» PROVIDED DATA
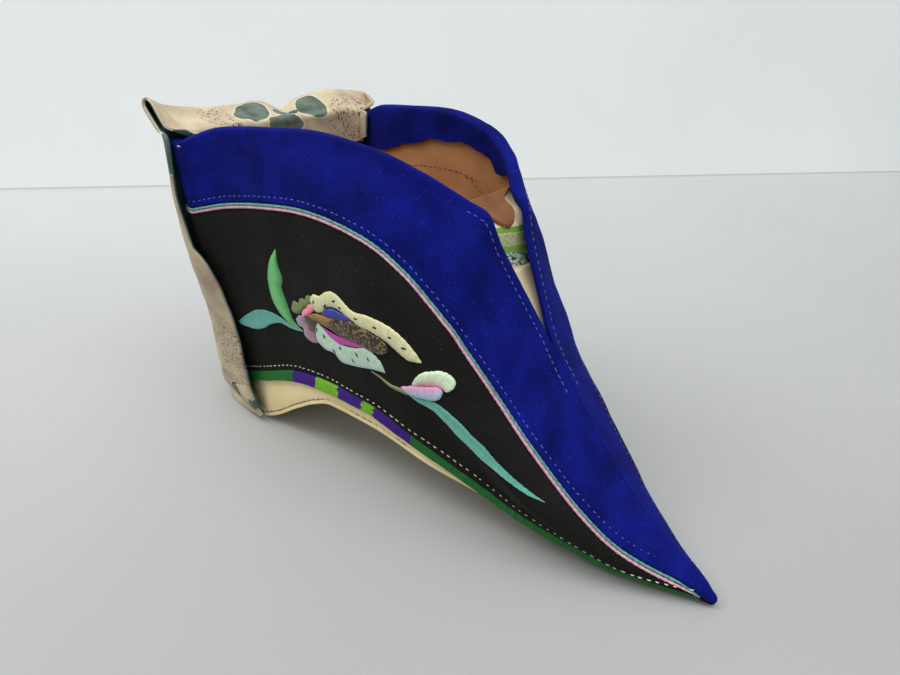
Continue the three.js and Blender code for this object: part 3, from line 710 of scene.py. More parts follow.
def silkMaterial(name, ramp):
    material, tree, shader = newMaterial(name, 0.6, specular=0.2)
    place = addNode(tree, "ShaderNodeTexCoord").outputs["UV"]
    parts = addNode(tree, "ShaderNodeSeparateXYZ", {0: place})
    jag = addNode(tree, "ShaderNodeTexNoise", {"Vector": place, "Scale": 8.0})
    shift = mathNode(tree, "MULTIPLY_ADD", mathNode(tree, "SUBTRACT", jag.outputs["Fac"], 0.5), 0.3,
                     parts.outputs[0])
    share = mathNode(tree, "DIVIDE", shift, 20.0)
    bands = addNode(tree, "ShaderNodeValToRGB", {0: share})
    bands.color_ramp.interpolation = "CONSTANT"
    bands.color_ramp.elements[0].color = ramp[0][1]
    bands.color_ramp.elements[1].position = ramp[1][0]
    bands.color_ramp.elements[1].color = ramp[1][1]
    for position, tint in ramp[2:]:
        bands.color_ramp.elements.new(position).color = tint
    strand = addNode(tree, "ShaderNodeTexNoise", {"Scale": 1.0, "Detail": 3.0})
    stretch = addNode(tree, "ShaderNodeMapping", {"Vector": place, "Scale": (60.0, 3.0, 1.0)})
    tree.links.new(stretch.outputs[0], strand.inputs["Vector"])
    shade = addNode(tree, "ShaderNodeMapRange", {0: strand.outputs["Fac"], 1: 0.3, 2: 0.7, 3: 0.55, 4: 1.15})
    tinted = mixColour(tree, 1.0, bands.outputs[0], shade.outputs[0], "MULTIPLY")
    tree.links.new(tinted, shader.inputs["Base Color"])
    addBump(tree, shader, strand.outputs["Fac"], 0.4, 0.05 * mm)
    return material


backRun = float(np.interp(0, wrapStations, wrapRun))
darkGreen, purple, lightGreen = colour(26, 104, 44), colour(58, 20, 122), colour(116, 178, 36)


# Share of the ramp's 200 mm at a distance in mm in front of the side's back edge
def rampAt(forward):
    return (backRun + forward * mm) / (200 * mm)


wrapSilk = silkMaterial("wrapSilk", [
    (0.0, darkGreen), (rampAt(30.8), purple), (rampAt(40.1), lightGreen), (rampAt(49.1), purple),
    (rampAt(57.3), lightGreen), (rampAt(61.9), purple), (rampAt(73.1), darkGreen)])
wrapOuter = wrapPath(0.0)
wrapInner = wrapPath(edgeWrap["thick"])
addPiece("edgeWrap", *mirroredBoth(*shellOf(wrapOuter, wrapInner, pathUv(wrapOuter, wrapRun))),
         wrapSilk, "green_silk", ["edge_board"])

# Sole: two slabs swept from the heel to the toe
sole = {"outsole": 1.3 * mm, "gap": 0.3 * mm, "round": 0.35 * mm, "bow": 0.25 * mm}


# How far the sole stands in from the edge: nearly flush behind, more in front
def soleInset(around):
    return (0.35 + 2.1 * smooth(around, 0.5, 0.66)) * mm


def soleBottomAt(at):
    depth = sole["outsole"] + sole["gap"] + shoe["heelHeight"] * wedgeShare(at)
    return np.maximum(0, featherAt(at) - depth)


# Each section is a flat rounded box: the side follows the last, the corners are quarter circles,
# the side bows a little between them
def slabSections(bottomAt, topAtLine, inset, bow):
    at = alongShare
    bottom, top = bottomAt(at), topAtLine(at)
    height = np.maximum(top - bottom, 0.05 * mm)
    turn = np.minimum(sole["round"], height * 0.45)
    rows = []
    for share, angle in ((0, -90), (0, -60), (0, -30), (0, 0), (0.33, 0), (0.67, 0), (1, 0), (1, 30), (1, 60), (1, 90)):
        middle = bottom + turn + (height - 2 * turn) * share
        z = middle + turn * math.sin(math.radians(angle))
        up = (z - featherAt(at)) / sideHeight(at)
        pull = turn * (1 - math.cos(math.radians(angle))) - bow * math.sin(math.pi * share)
        rows.append(insetPoint(stations, up, inset + pull))
    side = np.stack(rows, axis=1)
    shares = np.linspace(1, -1, 13)[1:-1]
    topAcross = side[:, -1:] * [1, 0, 1] + side[:, -1:] * [0, 1, 0] * shares[:, None]
    bottomAcross = side[:, :1] * [1, 0, 1] + side[:, :1] * [0, 1, 0] * shares[::-1][:, None]
    left = side[:, ::-1] * [1, -1, 1]
    return np.concatenate([side, topAcross, left, bottomAcross], axis=1)


def slabPiece(name, sections, material, slot, nodes):
    steps = np.linalg.norm(np.diff(sections, axis=1), axis=-1)
    across = np.concatenate([np.zeros((len(sections), 1)), np.cumsum(steps, axis=1)], axis=1)
    uv = np.stack([np.broadcast_to(seamRun[:, None], across.shape), across], axis=-1)
    rows, columns = sections.shape[:2]
    points = sections.reshape(-1, 3)
    faces, _ = gridFaces(rows, columns, closeColumns=True)
    middle = columns // 2
    index = np.arange(columns)
    pairs = index[: middle - 1]
    cap = np.stack([pairs, pairs + 1, columns - 2 - pairs, columns - 1 - pairs], axis=-1)
    far = cap[:, ::-1] + (rows - 1) * columns
    faces = np.concatenate([faces, cap, far])
    return addPiece(name, points, turnedOut(points, faces), uv.reshape(-1, 2), material, slot, nodes)


slabPiece("outsoleCloth", slabSections(
    soleBottomAt, lambda at: soleBottomAt(at) + sole["outsole"], soleInset(stations), 0.0),
    creamCloth, "cream_cloth", ["outsole"])
slabPiece("heelWedgeCloth", slabSections(
    lambda at: soleBottomAt(at) + sole["outsole"] + 0.1 * mm, lambda at: featherAt(at) - 0.1 * mm,
    soleInset(stations), sole["bow"]), creamCloth, "cream_cloth", ["heel_wedge"])
slabPiece("insoleCloth", slabSections(
    lambda at: edgeTopAt(at) + 0.1 * mm, lambda at: edgeTopAt(at) + 1.5 * mm, 2.4 * mm, 0.0),
    brownLining, "brown_lining", ["insole"])

# Cords: two lobes twisted round each other, swept along the seam
cord = {"diameter": 0.66 * mm, "sunk": 0.02 * mm, "leftSunk": 0.75 * mm, "pitch": 1.5 * mm, "lobe": 0.2,
        "first": 0.42 * mm, "apart": 0.68 * mm}


def cordLine(distance, count, sunk):
    around = np.linspace(-0.2, 0.985, count)
    return insetPoint(around, upAboveCord(around, distance), sunk, soft=1.0)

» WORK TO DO
Repeat the data verbatim.

» RESPONSE TO THIS TASK
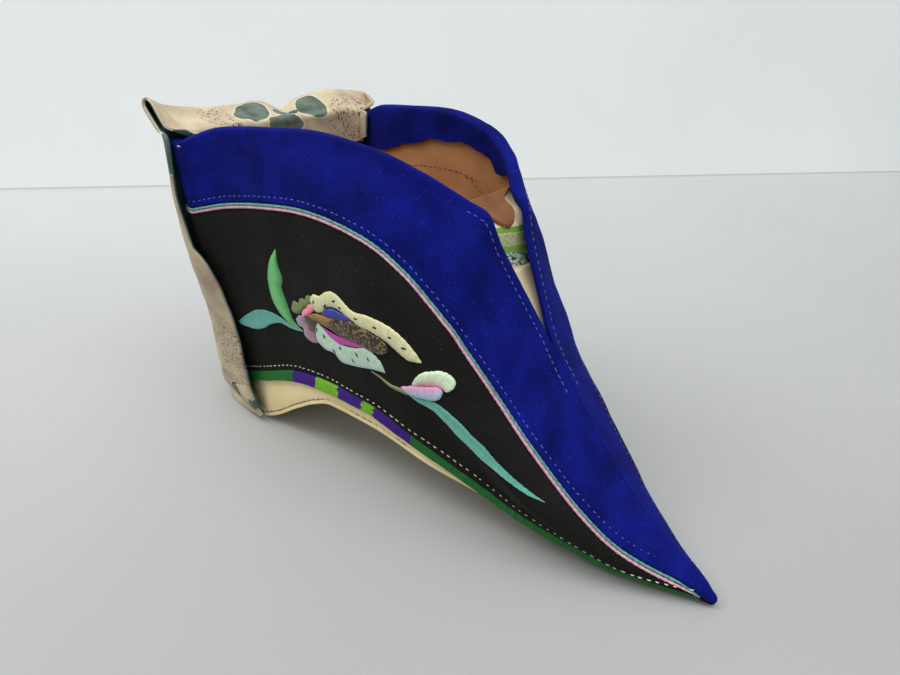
Continue the three.js and Blender code for this object: part 3, from line 710 of scene.py. More parts follow.
def silkMaterial(name, ramp):
    material, tree, shader = newMaterial(name, 0.6, specular=0.2)
    place = addNode(tree, "ShaderNodeTexCoord").outputs["UV"]
    parts = addNode(tree, "ShaderNodeSeparateXYZ", {0: place})
    jag = addNode(tree, "ShaderNodeTexNoise", {"Vector": place, "Scale": 8.0})
    shift = mathNode(tree, "MULTIPLY_ADD", mathNode(tree, "SUBTRACT", jag.outputs["Fac"], 0.5), 0.3,
                     parts.outputs[0])
    share = mathNode(tree, "DIVIDE", shift, 20.0)
    bands = addNode(tree, "ShaderNodeValToRGB", {0: share})
    bands.color_ramp.interpolation = "CONSTANT"
    bands.color_ramp.elements[0].color = ramp[0][1]
    bands.color_ramp.elements[1].position = ramp[1][0]
    bands.color_ramp.elements[1].color = ramp[1][1]
    for position, tint in ramp[2:]:
        bands.color_ramp.elements.new(position).color = tint
    strand = addNode(tree, "ShaderNodeTexNoise", {"Scale": 1.0, "Detail": 3.0})
    stretch = addNode(tree, "ShaderNodeMapping", {"Vector": place, "Scale": (60.0, 3.0, 1.0)})
    tree.links.new(stretch.outputs[0], strand.inputs["Vector"])
    shade = addNode(tree, "ShaderNodeMapRange", {0: strand.outputs["Fac"], 1: 0.3, 2: 0.7, 3: 0.55, 4: 1.15})
    tinted = mixColour(tree, 1.0, bands.outputs[0], shade.outputs[0], "MULTIPLY")
    tree.links.new(tinted, shader.inputs["Base Color"])
    addBump(tree, shader, strand.outputs["Fac"], 0.4, 0.05 * mm)
    return material


backRun = float(np.interp(0, wrapStations, wrapRun))
darkGreen, purple, lightGreen = colour(26, 104, 44), colour(58, 20, 122), colour(116, 178, 36)


# Share of the ramp's 200 mm at a distance in mm in front of the side's back edge
def rampAt(forward):
    return (backRun + forward * mm) / (200 * mm)


wrapSilk = silkMaterial("wrapSilk", [
    (0.0, darkGreen), (rampAt(30.8), purple), (rampAt(40.1), lightGreen), (rampAt(49.1), purple),
    (rampAt(57.3), lightGreen), (rampAt(61.9), purple), (rampAt(73.1), darkGreen)])
wrapOuter = wrapPath(0.0)
wrapInner = wrapPath(edgeWrap["thick"])
addPiece("edgeWrap", *mirroredBoth(*shellOf(wrapOuter, wrapInner, pathUv(wrapOuter, wrapRun))),
         wrapSilk, "green_silk", ["edge_board"])

# Sole: two slabs swept from the heel to the toe
sole = {"outsole": 1.3 * mm, "gap": 0.3 * mm, "round": 0.35 * mm, "bow": 0.25 * mm}


# How far the sole stands in from the edge: nearly flush behind, more in front
def soleInset(around):
    return (0.35 + 2.1 * smooth(around, 0.5, 0.66)) * mm


def soleBottomAt(at):
    depth = sole["outsole"] + sole["gap"] + shoe["heelHeight"] * wedgeShare(at)
    return np.maximum(0, featherAt(at) - depth)


# Each section is a flat rounded box: the side follows the last, the corners are quarter circles,
# the side bows a little between them
def slabSections(bottomAt, topAtLine, inset, bow):
    at = alongShare
    bottom, top = bottomAt(at), topAtLine(at)
    height = np.maximum(top - bottom, 0.05 * mm)
    turn = np.minimum(sole["round"], height * 0.45)
    rows = []
    for share, angle in ((0, -90), (0, -60), (0, -30), (0, 0), (0.33, 0), (0.67, 0), (1, 0), (1, 30), (1, 60), (1, 90)):
        middle = bottom + turn + (height - 2 * turn) * share
        z = middle + turn * math.sin(math.radians(angle))
        up = (z - featherAt(at)) / sideHeight(at)
        pull = turn * (1 - math.cos(math.radians(angle))) - bow * math.sin(math.pi * share)
        rows.append(insetPoint(stations, up, inset + pull))
    side = np.stack(rows, axis=1)
    shares = np.linspace(1, -1, 13)[1:-1]
    topAcross = side[:, -1:] * [1, 0, 1] + side[:, -1:] * [0, 1, 0] * shares[:, None]
    bottomAcross = side[:, :1] * [1, 0, 1] + side[:, :1] * [0, 1, 0] * shares[::-1][:, None]
    left = side[:, ::-1] * [1, -1, 1]
    return np.concatenate([side, topAcross, left, bottomAcross], axis=1)


def slabPiece(name, sections, material, slot, nodes):
    steps = np.linalg.norm(np.diff(sections, axis=1), axis=-1)
    across = np.concatenate([np.zeros((len(sections), 1)), np.cumsum(steps, axis=1)], axis=1)
    uv = np.stack([np.broadcast_to(seamRun[:, None], across.shape), across], axis=-1)
    rows, columns = sections.shape[:2]
    points = sections.reshape(-1, 3)
    faces, _ = gridFaces(rows, columns, closeColumns=True)
    middle = columns // 2
    index = np.arange(columns)
    pairs = index[: middle - 1]
    cap = np.stack([pairs, pairs + 1, columns - 2 - pairs, columns - 1 - pairs], axis=-1)
    far = cap[:, ::-1] + (rows - 1) * columns
    faces = np.concatenate([faces, cap, far])
    return addPiece(name, points, turnedOut(points, faces), uv.reshape(-1, 2), material, slot, nodes)


slabPiece("outsoleCloth", slabSections(
    soleBottomAt, lambda at: soleBottomAt(at) + sole["outsole"], soleInset(stations), 0.0),
    creamCloth, "cream_cloth", ["outsole"])
slabPiece("heelWedgeCloth", slabSections(
    lambda at: soleBottomAt(at) + sole["outsole"] + 0.1 * mm, lambda at: featherAt(at) - 0.1 * mm,
    soleInset(stations), sole["bow"]), creamCloth, "cream_cloth", ["heel_wedge"])
slabPiece("insoleCloth", slabSections(
    lambda at: edgeTopAt(at) + 0.1 * mm, lambda at: edgeTopAt(at) + 1.5 * mm, 2.4 * mm, 0.0),
    brownLining, "brown_lining", ["insole"])

# Cords: two lobes twisted round each other, swept along the seam
cord = {"diameter": 0.66 * mm, "sunk": 0.02 * mm, "leftSunk": 0.75 * mm, "pitch": 1.5 * mm, "lobe": 0.2,
        "first": 0.42 * mm, "apart": 0.68 * mm}


def cordLine(distance, count, sunk):
    around = np.linspace(-0.2, 0.985, count)
    return insetPoint(around, upAboveCord(around, distance), sunk, soft=1.0)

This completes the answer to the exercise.